En fondant systématiquement sa politique étrangère sur le multilatéralisme, la France a démontré sa volonté de soutenir des résolutions et des idées aberrantes, simplement parce qu’elles sont majoritaires au sein des instances internationales, même si elles vont à l’encontre des valeurs qu’elle défend. Par exemple, les votes répétés de la France en faveur de la reconnaissance d’un État palestinien après les massacres du 7 octobre, alors qu’aucune condition n’est remplie, ainsi que son soutien à des résolutions anti-israéliennes portées par des dictatures, illustrent cette diplomatie schizophrène. L’Ambassadeur de France à l’ONU, S.E. Nicolas de Rivière, a beau exprimer son désaccord avec de nombreux points d’une résolution, cela ne l’empêche pas de s’y conformer, là où d’autres pays européens ont au moins la décence de s’abstenir.

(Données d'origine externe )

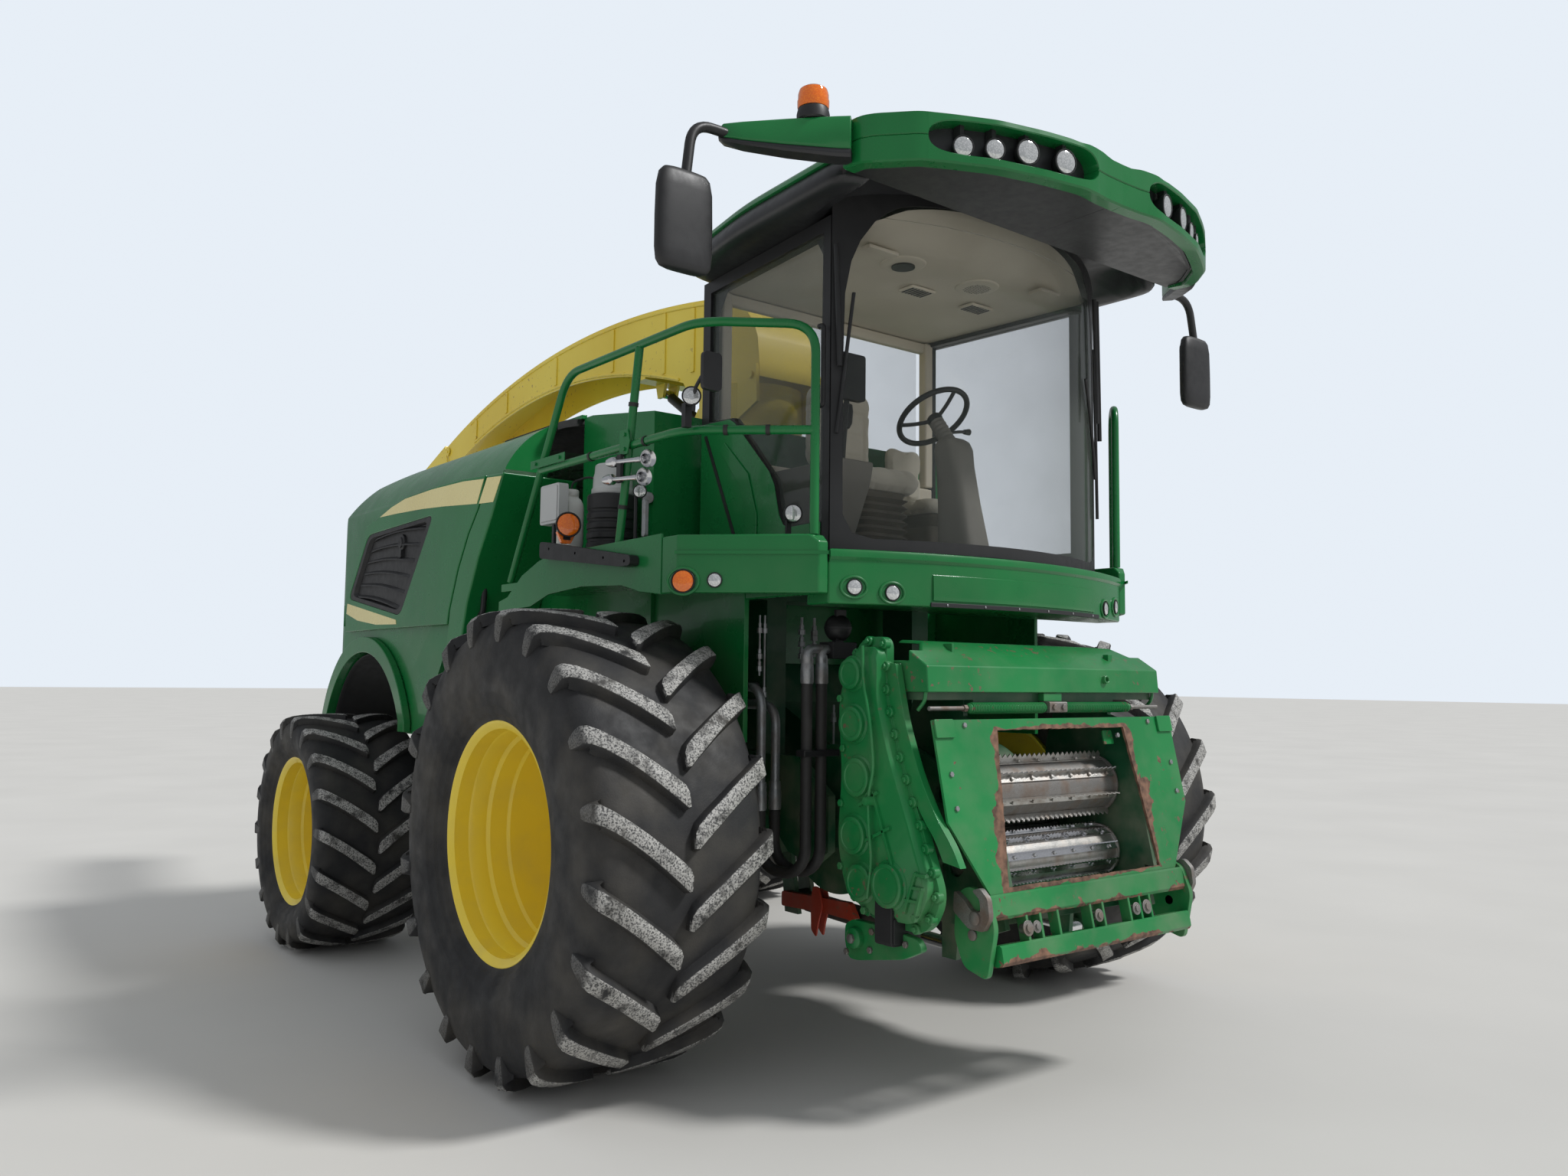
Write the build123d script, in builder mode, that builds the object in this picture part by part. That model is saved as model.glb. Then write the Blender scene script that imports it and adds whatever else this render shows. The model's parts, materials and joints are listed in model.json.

Renier ses valeurs et courber l’échine face au « Sud global » ne rendra pas à la France son influence et sa grandeur d’antan. Cela ne fait que rendre sa diplomatie illisible et inaudible, tout en accélérant son déclin sur la scène internationale – en plus de la faire passer pour un mauvais allié.
Dans un monde multipolaire, toujours plus dangereux et incertain, où la majorité des États s’opposent à nos valeurs républicaines de liberté, d’égalité et de fraternité, la place de la France est avant tout aux côtés de ceux qui les partagent.
Ainsi, lorsque Israël, pays ami et allié, est attaqué pour ce qu’il est, la France a le devoir moral de se tenir à ses côtés. Car les ennemis d’Israël sont aussi les ennemis de la France, que nous le voulions ou non.